2.  Baby Hymas is the size of a lime, and has all of her fingers and toes.  He is thinking, kicking and swallowing when he's not sleeping, and all of his vital organs are up and running.  She already has the distinct facial features that make her look different from other people! 

3. So far, there were 4 weeks where we didn't know we were a trio, and then 5 weeks where we knew, but we couldn't tell the world, 1 week of ralphing, 6 weeks where everything smelled like a poison bomb, 1 week since I've ditched my regular jeans, 4 weeks of crying whenever I think about things like Old Yeller dying, 2 weeks of craving cranberry juice all the time, 6 weeks of detecting every scent within 4 miles, 4 weeks of chewing Eclipse gum all day to fight of nausea, 3 weeks of worrying that I'm going to fall off my step-stool in choir and, in total, 11 weeks of helping Baby Hymas grow all the important parts he or she needs to be a person! Only 29 more weeks to go!

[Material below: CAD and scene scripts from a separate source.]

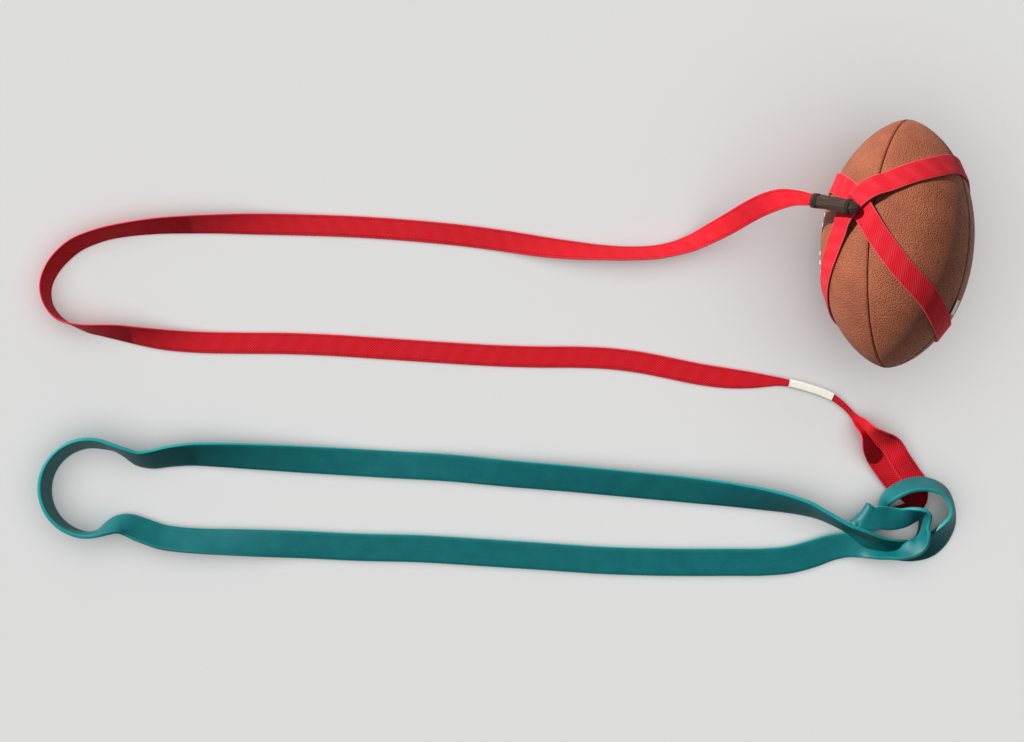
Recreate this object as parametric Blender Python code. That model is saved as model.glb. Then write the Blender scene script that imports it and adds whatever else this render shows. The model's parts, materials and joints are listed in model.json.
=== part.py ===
"""Throwing trainer: a four-panel football held in a webbing harness, a webbing tether, and a latex loop band."""

import math

import bmesh
import bpy
from mathutils import Matrix, Vector

MM = 0.001

# Driving dimensions, in metres.
GAP = 0.0003  # clearance between pieces that touch
BALL_LENGTH = 0.279
BALL_DIAMETER = 0.168
PROFILE_POWER = 2.1  # how square the ball's shoulders are
PROFILE_ROOT = 0.62  # how blunt its tips are
TIP_HOLE = 0.985  # share of the half length where the panels stop
LEATHER_THICKNESS = 0.0025
LINING_THICKNESS = 0.0012
BLADDER_THICKNESS = 0.0010
BLADDER_CLEARANCE = 0.0012
SEAM_GAP = 0.0006
BALL_ROWS = 16  # facets of each panel along the ball
BALL_COLUMNS = 8  # and round it
VALVE_RADIUS = 0.0035
VALVE_HOLE_CLEARANCE = 0.0005
LACE_WIDTH = 0.0055
LACE_THICKNESS = 0.0022
LACE_SPAN = 0.026
LACE_PITCH = 0.0105
LACE_CROSSINGS = 8
LACE_CENTRE = -0.010
WEBBING_WIDTH = 0.025
WEBBING_THICKNESS = 0.002
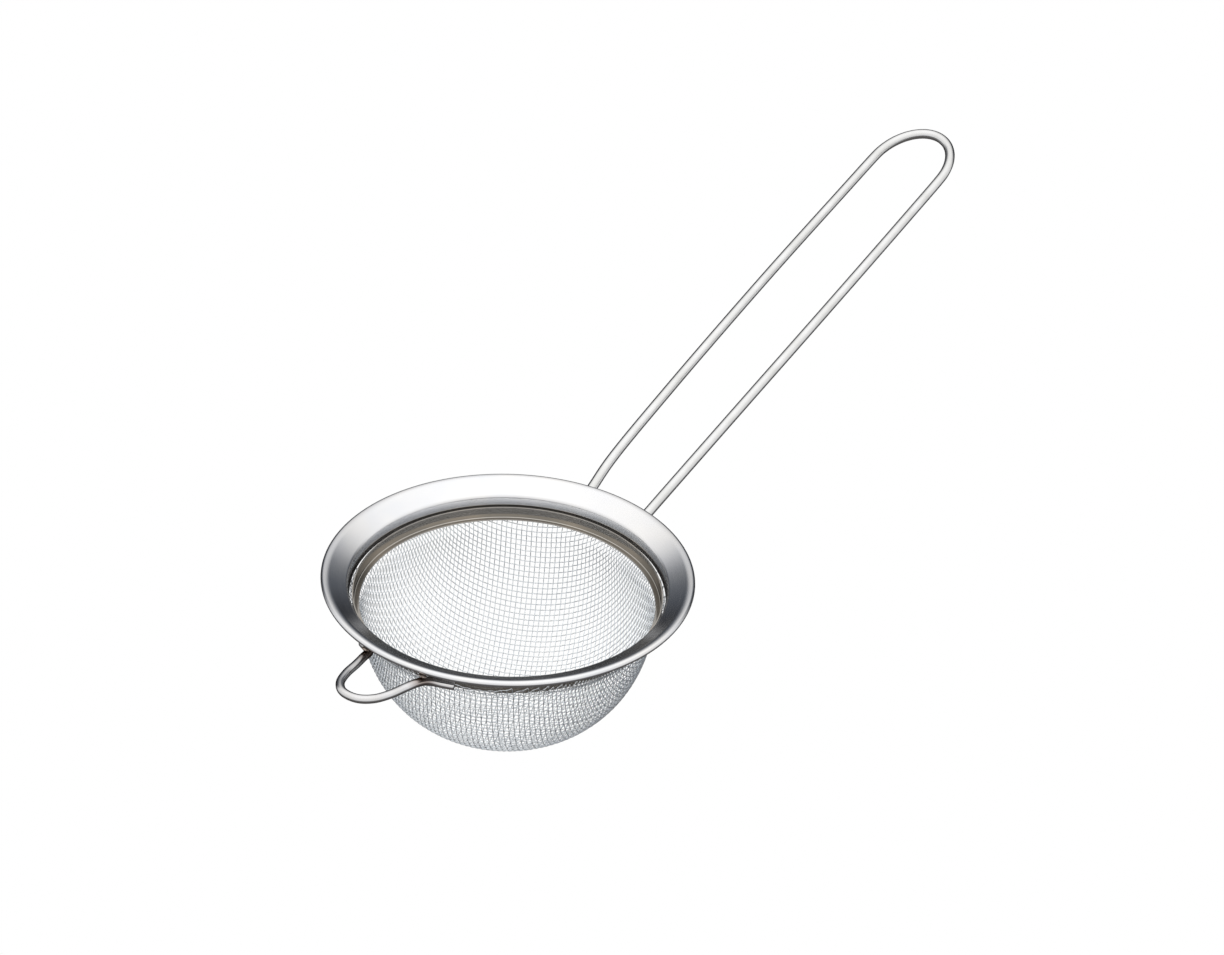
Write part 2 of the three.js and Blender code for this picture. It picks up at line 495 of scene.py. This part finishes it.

4.  Awkward: Trying to politely refuse soft cheeses and sushi.  E-mailing my professors when I can't come to class because I'm tossing my cookies. Leg twitching during class??  Trying not to forget my vitamins. Picking up the slightest whiff of... everything.
     Awesome: Emily's maternity box with tons of adorable clothes!   Having the best excuse ever for missing Spanish 102.  Choir girls dreaming about how singing around the baby is going to make him or her so smart.  Cuddling with Justin, fuzzy blankets and big mugs of tea, sharing dreams about our family.